• [Recorded data]
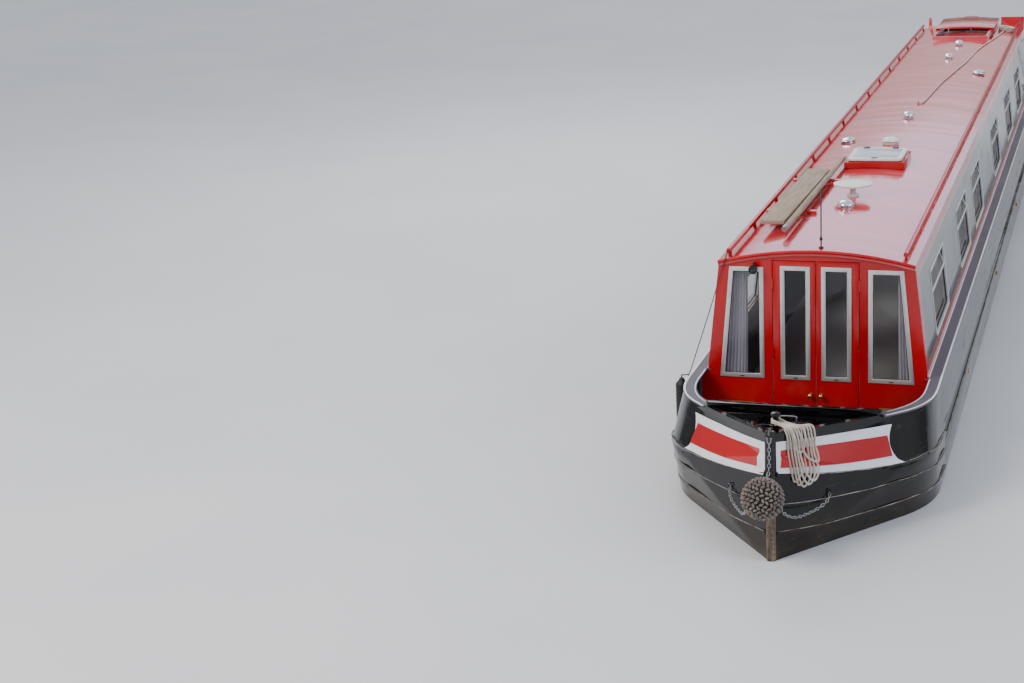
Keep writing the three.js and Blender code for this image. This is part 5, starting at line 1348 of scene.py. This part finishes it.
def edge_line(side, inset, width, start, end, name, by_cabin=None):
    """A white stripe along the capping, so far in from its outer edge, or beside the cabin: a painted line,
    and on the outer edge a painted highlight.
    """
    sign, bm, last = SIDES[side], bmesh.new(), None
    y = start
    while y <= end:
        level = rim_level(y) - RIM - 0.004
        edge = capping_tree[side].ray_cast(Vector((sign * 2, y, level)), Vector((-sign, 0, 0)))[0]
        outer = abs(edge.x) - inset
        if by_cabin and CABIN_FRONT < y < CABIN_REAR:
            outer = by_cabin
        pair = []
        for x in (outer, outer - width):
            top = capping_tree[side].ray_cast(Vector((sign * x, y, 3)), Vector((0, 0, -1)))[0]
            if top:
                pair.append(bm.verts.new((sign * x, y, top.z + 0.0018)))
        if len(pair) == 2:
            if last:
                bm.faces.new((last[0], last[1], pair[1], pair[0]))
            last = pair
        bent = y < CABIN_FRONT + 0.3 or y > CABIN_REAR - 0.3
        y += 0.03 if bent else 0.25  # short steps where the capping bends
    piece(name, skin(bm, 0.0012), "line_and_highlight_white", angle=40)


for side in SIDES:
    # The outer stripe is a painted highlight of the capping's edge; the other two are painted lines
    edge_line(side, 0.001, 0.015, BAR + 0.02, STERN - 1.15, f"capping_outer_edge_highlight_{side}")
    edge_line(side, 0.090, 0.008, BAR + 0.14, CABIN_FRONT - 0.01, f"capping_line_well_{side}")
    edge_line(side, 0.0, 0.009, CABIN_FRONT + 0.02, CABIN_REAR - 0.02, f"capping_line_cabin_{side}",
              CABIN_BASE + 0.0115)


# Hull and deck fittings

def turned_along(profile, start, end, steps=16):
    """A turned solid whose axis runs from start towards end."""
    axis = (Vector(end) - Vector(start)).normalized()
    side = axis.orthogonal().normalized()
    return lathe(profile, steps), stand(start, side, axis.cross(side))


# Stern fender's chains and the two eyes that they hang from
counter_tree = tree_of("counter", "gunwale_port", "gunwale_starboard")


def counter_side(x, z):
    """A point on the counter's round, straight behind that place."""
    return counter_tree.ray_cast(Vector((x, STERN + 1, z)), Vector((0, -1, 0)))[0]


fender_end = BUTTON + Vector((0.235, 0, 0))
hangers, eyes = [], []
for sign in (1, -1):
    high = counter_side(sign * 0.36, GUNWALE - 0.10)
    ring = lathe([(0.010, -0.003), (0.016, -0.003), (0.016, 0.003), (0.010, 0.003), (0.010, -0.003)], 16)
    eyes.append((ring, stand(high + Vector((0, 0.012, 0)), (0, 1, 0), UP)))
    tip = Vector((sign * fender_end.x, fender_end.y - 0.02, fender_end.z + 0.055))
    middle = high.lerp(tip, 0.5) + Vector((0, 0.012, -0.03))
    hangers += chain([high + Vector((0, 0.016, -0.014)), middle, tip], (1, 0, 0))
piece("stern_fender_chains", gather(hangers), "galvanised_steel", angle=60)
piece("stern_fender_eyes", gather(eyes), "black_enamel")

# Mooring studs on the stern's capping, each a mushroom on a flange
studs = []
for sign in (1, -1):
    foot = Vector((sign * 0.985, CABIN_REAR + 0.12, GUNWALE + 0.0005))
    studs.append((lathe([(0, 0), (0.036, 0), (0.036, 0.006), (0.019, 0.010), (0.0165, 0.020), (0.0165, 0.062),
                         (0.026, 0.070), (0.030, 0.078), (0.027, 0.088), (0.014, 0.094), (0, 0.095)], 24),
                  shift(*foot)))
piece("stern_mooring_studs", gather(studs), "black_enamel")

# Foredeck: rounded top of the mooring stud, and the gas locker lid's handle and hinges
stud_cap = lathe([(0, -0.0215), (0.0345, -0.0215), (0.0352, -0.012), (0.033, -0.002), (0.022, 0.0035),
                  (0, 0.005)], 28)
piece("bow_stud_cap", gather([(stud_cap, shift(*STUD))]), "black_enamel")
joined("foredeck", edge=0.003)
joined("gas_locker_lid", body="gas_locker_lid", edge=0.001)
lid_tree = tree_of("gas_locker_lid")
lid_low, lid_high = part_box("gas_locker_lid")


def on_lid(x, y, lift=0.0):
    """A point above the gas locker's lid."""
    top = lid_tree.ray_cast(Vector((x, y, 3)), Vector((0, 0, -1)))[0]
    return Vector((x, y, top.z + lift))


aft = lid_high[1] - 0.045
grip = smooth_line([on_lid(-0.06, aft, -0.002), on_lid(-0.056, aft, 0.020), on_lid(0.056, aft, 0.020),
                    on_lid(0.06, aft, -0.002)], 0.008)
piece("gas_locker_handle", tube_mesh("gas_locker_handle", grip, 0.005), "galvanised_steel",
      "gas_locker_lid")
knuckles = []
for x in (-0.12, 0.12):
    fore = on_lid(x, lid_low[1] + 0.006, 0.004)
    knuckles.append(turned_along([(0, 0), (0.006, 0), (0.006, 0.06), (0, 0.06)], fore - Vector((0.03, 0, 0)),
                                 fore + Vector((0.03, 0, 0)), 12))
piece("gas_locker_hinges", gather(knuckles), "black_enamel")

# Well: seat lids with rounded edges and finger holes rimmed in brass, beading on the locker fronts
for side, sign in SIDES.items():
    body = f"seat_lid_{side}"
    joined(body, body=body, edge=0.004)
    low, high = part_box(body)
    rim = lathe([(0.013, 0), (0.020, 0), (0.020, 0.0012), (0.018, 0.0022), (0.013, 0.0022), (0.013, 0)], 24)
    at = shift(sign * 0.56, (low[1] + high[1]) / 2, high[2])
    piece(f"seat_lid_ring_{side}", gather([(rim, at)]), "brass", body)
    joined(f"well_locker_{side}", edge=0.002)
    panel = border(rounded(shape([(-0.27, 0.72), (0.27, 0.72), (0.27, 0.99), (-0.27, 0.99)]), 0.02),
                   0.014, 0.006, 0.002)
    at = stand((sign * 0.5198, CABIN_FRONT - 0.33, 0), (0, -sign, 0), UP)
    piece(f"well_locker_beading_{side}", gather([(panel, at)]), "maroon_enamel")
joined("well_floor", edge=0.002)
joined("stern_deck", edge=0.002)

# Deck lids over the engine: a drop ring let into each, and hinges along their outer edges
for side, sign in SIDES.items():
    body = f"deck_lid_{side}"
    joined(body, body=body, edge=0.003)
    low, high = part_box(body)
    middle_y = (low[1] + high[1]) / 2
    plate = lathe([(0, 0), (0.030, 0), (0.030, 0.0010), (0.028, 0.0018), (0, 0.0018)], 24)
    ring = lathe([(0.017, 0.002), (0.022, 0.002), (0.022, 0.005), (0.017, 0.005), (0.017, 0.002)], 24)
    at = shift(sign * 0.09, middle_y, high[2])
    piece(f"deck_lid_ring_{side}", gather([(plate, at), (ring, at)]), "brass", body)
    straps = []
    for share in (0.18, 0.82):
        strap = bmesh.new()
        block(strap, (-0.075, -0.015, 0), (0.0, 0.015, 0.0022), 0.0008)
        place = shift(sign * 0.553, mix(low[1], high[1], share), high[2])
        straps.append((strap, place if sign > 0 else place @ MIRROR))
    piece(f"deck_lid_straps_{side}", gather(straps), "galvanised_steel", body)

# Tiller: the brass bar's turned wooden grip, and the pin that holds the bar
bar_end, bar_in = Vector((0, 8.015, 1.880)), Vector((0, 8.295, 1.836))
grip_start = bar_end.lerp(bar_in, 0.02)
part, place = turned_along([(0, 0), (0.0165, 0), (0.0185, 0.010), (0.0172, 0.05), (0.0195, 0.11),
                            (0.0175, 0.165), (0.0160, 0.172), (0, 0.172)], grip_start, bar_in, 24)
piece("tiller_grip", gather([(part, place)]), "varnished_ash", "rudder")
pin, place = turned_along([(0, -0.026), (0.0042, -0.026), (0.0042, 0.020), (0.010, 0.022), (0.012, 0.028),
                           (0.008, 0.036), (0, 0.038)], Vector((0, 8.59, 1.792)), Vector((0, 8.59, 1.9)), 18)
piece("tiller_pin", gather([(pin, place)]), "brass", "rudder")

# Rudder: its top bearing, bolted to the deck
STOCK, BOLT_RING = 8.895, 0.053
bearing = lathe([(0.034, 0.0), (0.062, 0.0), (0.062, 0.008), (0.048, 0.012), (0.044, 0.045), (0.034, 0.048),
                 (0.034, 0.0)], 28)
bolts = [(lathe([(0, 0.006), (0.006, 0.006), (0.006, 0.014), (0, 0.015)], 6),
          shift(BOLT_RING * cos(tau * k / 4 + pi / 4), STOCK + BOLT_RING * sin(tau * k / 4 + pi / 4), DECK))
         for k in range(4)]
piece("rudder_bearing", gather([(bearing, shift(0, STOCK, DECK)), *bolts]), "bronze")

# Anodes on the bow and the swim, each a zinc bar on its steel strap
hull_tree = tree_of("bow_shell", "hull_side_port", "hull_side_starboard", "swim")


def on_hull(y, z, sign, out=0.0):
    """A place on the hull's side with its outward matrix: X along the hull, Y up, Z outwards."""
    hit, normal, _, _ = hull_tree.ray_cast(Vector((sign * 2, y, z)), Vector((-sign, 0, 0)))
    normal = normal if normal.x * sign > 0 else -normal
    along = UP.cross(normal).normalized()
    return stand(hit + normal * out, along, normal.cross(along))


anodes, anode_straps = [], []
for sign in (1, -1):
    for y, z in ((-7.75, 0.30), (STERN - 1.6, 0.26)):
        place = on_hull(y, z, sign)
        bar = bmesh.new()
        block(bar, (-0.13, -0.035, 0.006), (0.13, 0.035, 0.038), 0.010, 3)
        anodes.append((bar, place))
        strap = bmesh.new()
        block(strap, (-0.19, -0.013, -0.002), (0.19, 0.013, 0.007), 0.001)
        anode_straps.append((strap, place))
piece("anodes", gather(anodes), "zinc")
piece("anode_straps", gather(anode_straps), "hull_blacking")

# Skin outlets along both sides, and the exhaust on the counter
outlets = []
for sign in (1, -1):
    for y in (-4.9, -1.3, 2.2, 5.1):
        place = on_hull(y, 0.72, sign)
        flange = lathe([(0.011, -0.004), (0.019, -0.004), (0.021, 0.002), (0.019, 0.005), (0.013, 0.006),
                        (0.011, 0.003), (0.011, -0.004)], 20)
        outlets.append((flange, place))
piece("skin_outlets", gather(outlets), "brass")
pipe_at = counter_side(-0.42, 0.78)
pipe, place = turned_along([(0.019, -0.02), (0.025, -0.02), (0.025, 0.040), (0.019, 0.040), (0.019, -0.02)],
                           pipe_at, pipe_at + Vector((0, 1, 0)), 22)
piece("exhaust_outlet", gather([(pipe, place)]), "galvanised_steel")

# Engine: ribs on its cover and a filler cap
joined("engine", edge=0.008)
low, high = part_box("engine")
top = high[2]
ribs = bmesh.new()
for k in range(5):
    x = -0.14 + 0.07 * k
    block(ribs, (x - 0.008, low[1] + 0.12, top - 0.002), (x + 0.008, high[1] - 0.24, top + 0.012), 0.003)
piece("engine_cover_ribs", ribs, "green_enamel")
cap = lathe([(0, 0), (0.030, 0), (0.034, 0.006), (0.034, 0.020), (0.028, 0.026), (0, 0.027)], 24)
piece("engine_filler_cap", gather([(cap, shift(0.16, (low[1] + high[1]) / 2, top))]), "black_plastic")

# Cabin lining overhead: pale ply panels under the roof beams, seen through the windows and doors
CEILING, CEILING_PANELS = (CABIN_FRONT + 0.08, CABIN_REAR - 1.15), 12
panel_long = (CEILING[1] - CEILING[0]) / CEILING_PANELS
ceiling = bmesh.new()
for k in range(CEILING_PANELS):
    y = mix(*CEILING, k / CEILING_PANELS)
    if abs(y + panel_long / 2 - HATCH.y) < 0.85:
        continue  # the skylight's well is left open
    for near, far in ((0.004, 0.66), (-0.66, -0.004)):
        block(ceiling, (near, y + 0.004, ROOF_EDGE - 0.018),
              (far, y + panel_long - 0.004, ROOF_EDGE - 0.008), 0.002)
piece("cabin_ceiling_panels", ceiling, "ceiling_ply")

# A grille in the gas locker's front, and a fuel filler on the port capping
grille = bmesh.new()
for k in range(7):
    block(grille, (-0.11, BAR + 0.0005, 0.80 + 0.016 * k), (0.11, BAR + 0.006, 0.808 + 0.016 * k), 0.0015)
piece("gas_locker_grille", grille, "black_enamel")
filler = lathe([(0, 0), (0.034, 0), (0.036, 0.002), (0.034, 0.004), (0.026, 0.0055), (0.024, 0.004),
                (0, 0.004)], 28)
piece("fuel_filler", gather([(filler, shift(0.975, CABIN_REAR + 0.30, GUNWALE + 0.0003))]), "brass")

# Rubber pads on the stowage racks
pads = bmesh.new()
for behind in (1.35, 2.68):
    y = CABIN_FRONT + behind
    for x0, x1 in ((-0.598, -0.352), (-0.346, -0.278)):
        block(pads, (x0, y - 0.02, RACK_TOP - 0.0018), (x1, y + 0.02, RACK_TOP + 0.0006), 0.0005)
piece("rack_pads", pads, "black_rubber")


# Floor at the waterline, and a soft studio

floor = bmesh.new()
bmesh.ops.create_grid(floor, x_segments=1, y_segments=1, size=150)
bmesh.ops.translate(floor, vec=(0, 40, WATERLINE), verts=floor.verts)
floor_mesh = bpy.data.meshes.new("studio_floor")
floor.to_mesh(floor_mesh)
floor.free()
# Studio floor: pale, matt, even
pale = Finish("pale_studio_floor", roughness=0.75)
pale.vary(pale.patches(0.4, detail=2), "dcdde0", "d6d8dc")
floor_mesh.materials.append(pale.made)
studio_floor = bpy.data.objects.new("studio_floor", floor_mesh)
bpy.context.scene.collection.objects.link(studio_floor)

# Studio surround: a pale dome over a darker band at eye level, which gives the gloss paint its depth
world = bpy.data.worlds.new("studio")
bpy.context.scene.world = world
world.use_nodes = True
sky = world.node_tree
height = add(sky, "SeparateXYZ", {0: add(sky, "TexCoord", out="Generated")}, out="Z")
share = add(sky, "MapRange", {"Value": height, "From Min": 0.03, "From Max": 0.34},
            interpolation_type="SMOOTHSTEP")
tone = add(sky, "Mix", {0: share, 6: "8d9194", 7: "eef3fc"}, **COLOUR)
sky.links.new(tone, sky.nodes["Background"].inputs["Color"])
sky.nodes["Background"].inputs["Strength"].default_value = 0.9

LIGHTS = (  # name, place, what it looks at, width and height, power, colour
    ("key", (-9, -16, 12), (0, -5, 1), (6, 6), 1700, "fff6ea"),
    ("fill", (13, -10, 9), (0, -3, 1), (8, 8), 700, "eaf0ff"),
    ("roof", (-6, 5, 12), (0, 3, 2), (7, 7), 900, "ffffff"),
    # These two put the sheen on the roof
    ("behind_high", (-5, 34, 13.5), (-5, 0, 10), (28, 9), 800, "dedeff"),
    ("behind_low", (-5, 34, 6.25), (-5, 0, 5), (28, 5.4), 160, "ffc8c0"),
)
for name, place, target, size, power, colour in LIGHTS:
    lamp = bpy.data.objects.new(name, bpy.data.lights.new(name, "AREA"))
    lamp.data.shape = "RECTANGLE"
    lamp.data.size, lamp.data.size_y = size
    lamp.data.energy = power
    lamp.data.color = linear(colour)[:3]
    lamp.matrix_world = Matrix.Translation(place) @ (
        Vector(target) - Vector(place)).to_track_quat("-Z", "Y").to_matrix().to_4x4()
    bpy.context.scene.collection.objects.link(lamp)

• [Work required]
Each line from the top of the material above through the line with "stand(start, side, axis.cross(side))" must be echoed exactly, and no other line.

• [Output for this task]
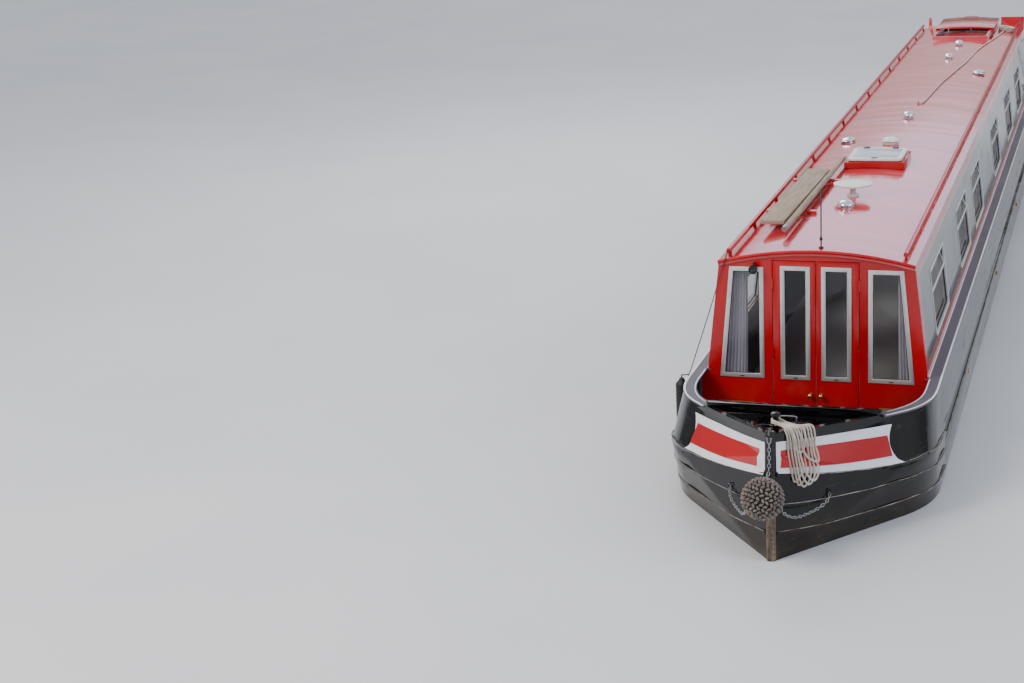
Keep writing the three.js and Blender code for this image. This is part 5, starting at line 1348 of scene.py. This part finishes it.
def edge_line(side, inset, width, start, end, name, by_cabin=None):
    """A white stripe along the capping, so far in from its outer edge, or beside the cabin: a painted line,
    and on the outer edge a painted highlight.
    """
    sign, bm, last = SIDES[side], bmesh.new(), None
    y = start
    while y <= end:
        level = rim_level(y) - RIM - 0.004
        edge = capping_tree[side].ray_cast(Vector((sign * 2, y, level)), Vector((-sign, 0, 0)))[0]
        outer = abs(edge.x) - inset
        if by_cabin and CABIN_FRONT < y < CABIN_REAR:
            outer = by_cabin
        pair = []
        for x in (outer, outer - width):
            top = capping_tree[side].ray_cast(Vector((sign * x, y, 3)), Vector((0, 0, -1)))[0]
            if top:
                pair.append(bm.verts.new((sign * x, y, top.z + 0.0018)))
        if len(pair) == 2:
            if last:
                bm.faces.new((last[0], last[1], pair[1], pair[0]))
            last = pair
        bent = y < CABIN_FRONT + 0.3 or y > CABIN_REAR - 0.3
        y += 0.03 if bent else 0.25  # short steps where the capping bends
    piece(name, skin(bm, 0.0012), "line_and_highlight_white", angle=40)


for side in SIDES:
    # The outer stripe is a painted highlight of the capping's edge; the other two are painted lines
    edge_line(side, 0.001, 0.015, BAR + 0.02, STERN - 1.15, f"capping_outer_edge_highlight_{side}")
    edge_line(side, 0.090, 0.008, BAR + 0.14, CABIN_FRONT - 0.01, f"capping_line_well_{side}")
    edge_line(side, 0.0, 0.009, CABIN_FRONT + 0.02, CABIN_REAR - 0.02, f"capping_line_cabin_{side}",
              CABIN_BASE + 0.0115)


# Hull and deck fittings

def turned_along(profile, start, end, steps=16):
    """A turned solid whose axis runs from start towards end."""
    axis = (Vector(end) - Vector(start)).normalized()
    side = axis.orthogonal().normalized()
    return lathe(profile, steps), stand(start, side, axis.cross(side))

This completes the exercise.